In this codelab, you created an auto-scaling, cloud-native HPC cluster and ran a parallel WRF® simulation on Google Cloud Platform!

Cleaning up

To avoid incurring charges to your Google Cloud Platform account for the resources used in this codelab:

Delete the project

The easiest way to eliminate billing is to delete the project you created for the codelab.

Caution: Deleting a project has the following effects:

  • Everything in the project is deleted. If you used an existing project for this codelab, when you delete it, you also delete any other work you've done in the project.
  • Custom project IDs are lost. When you created this project, you might have created a custom project ID that you want to use in the future. To preserve the URLs that use the project ID, such as an appspot.com URL, delete selected resources inside the project instead of deleting the whole project.

If you plan to explore multiple codelabs and quickstarts, reusing projects can help you avoid exceeding project quota limits.

  1. In the Cloud Console, go to the Manage resources page.
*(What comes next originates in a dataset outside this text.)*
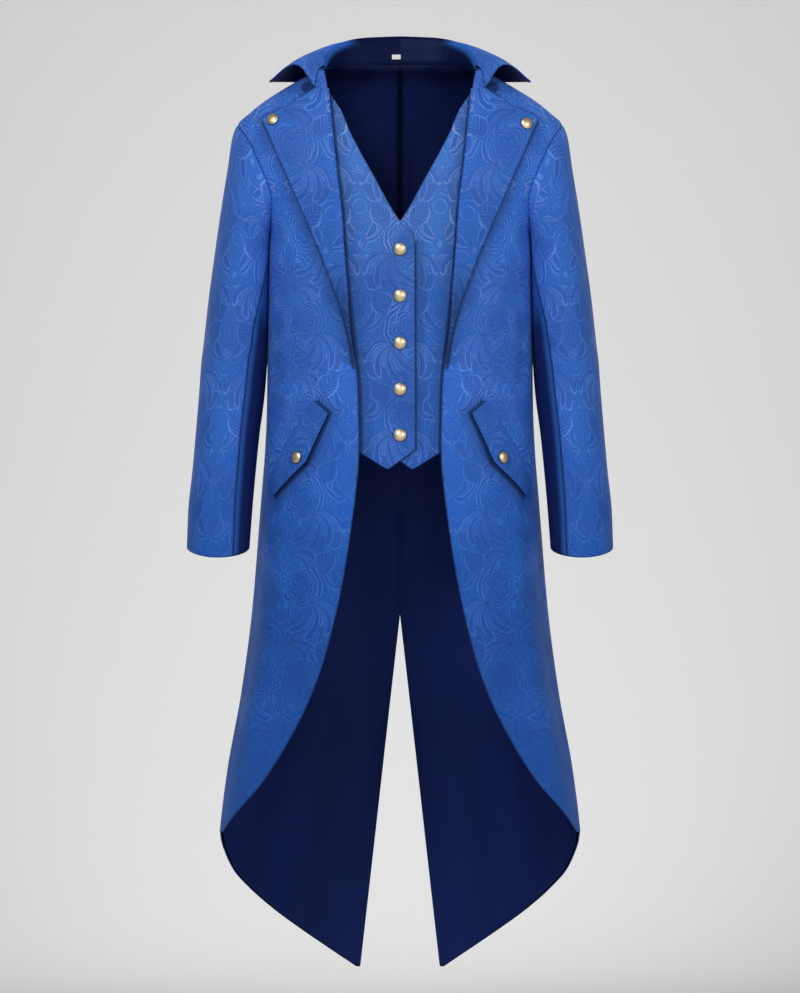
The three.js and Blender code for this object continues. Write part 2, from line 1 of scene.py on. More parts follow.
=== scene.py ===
# Costume tailcoat in royal blue figured cloth, filled out as if worn, with nobody inside it.
# Each cloth piece is a fine sheet laid on the coat's own surfaces. Shapes are worked out in millimetres.
import bpy
import bmesh
import math
import numpy as np
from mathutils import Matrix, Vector


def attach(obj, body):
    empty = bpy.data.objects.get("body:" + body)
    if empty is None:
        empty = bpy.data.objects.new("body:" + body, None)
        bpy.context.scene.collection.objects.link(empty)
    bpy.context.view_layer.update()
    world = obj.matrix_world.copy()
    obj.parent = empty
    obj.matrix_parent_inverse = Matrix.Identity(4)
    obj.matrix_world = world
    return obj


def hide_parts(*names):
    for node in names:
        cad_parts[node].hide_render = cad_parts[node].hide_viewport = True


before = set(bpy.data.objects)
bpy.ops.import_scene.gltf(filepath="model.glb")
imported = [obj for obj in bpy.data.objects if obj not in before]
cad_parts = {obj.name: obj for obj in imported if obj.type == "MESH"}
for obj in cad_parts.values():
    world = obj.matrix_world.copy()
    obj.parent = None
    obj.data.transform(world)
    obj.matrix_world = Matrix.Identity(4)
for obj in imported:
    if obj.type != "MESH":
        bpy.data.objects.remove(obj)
scene = bpy.context.scene
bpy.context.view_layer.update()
print("frame loaded:", len(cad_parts), "nodes")

# Tables of the cut

# Horizontal sections of the body: level, half width, depth before and behind the shoulder line
bodySections = [
    (34, 108, 12, 74), (23, 111, 15, 73), (20, 116, 19, 75), (8, 138, 31, 80), (-7, 164, 44, 86),
    (-24, 191, 58, 92), (-41, 212, 68, 97), (-58, 229, 76, 101), (-90, 231, 92, 107),
    (-119, 226, 103, 111), (-138, 220, 109, 113), (-159, 208, 113, 115), (-190, 193, 117, 116),
    (-215, 186.5, 119, 116), (-296, 186, 119, 110), (-376, 186.5, 117, 101), (-461, 187.5, 121, 108),
    (-518, 190, 127, 118), (-575, 194.5, 131, 126), (-632, 199, 134, 132), (-745, 208.5, 140, 140),
    (-859, 223.5, 148, 149), (-973, 244, 156, 158), (-1058, 254.5, 162, 164), (-1143, 261, 166, 169),
    (-1257, 268, 170, 175),
]
# Armhole: level, degrees cut forward of the side line and behind it
armholeCuts = [
    (-215, 0, 0), (-205, 11, 9), (-190, 18.5, 15), (-175, 24.5, 19.5), (-159, 29, 23), (-138, 31.3, 25),
    (-101, 27.8, 22), (-76, 20.8, 16), (-62, 10, 8), (-58, 0, 0),
]
# The coat's front edge: level, distance from the middle
frontEdge = [
    (20, 107), (-13, 101.5), (-41, 98.7), (-106, 91.6), (-181, 83), (-257, 77.5), (-342, 69.4),
    (-433, 59.5), (-522, 57.8), (-575, 61.8), (-618, 67.3), (-672, 75), (-730, 85.5), (-781, 97.5),
    (-816, 107), (-873, 128),
    (-930, 157), (-987, 193), (-1030, 228), (-1063, 253),
]
# The lapel's free edge: level, distance from the middle
lapelEdge = [
    (-8.5, 119), (-17, 135), (-31, 157), (-41, 176), (-48, 191), (-52, 193), (-68, 186), (-98, 173),
    (-155, 147), (-216, 120), (-257, 104), (-317, 82.8), (-368, 70), (-400, 65.5),
]
# The waistcoat: level, inner edge, outer edge
waistcoatEdges = [
    (-11.4, 100, 127), (-38, 83, 124), (-68, 70.3, 121), (-130, 37, 114), (-193, 0.8, 107),
    (-217, -21.5, 105), (-300, -21.5, 98), (-505, -22, 83), (-511, -22, 74.5), (-517, -22, 65),
    (-523, -14.4, 55.3), (-535, 2, 36), (-545.5, 16.5, 19),
]
# The tail's hem from behind: level, distance from the middle
tailHem = [
    (-1063, 254), (-1074, 252.5), (-1086, 249), (-1115, 236), (-1143, 212), (-1171, 180),
    (-1200, 141), (-1228, 101), (-1257, 58),
]
# Sleeve: level, inner reach, outer reach, half depth, middle, angle of the front seam
sleeveSections = [
    (-235, 179, 261, 61, 12, 146), (-300, 181, 269.5, 59, 12, 126), (-348, 183, 274.5, 56, 11, 115),
    (-376, 184.5, 277.5, 54, 10, 113), (-390, 187, 279.5, 53.2, 8.8, 112.7), (-433, 191.5, 283, 51, 6, 112),
    (-470, 197, 286.3, 49.6, 2.4, 112.6), (-490, 200, 288, 49, 0, 113),
    (-547, 206, 293, 47.5, -8, 114.5), (-603, 211, 299, 46, -18, 116), (-656, 215, 301, 45, -28, 118),
]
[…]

Go to the Manage resources page
  2. In the project list, select the project that you want to delete and then click Delete dc096e8341a05fec.png.
  3. In the dialog, type the project ID and then click Shut down to delete the project.

Delete the individual resources

  1. Open your cloud shell and navigate to the wrf example directory
cd  ~/slurm-gcp/tf/examples/wrf
  1. Run make destroy to delete all of the resources.
make destroy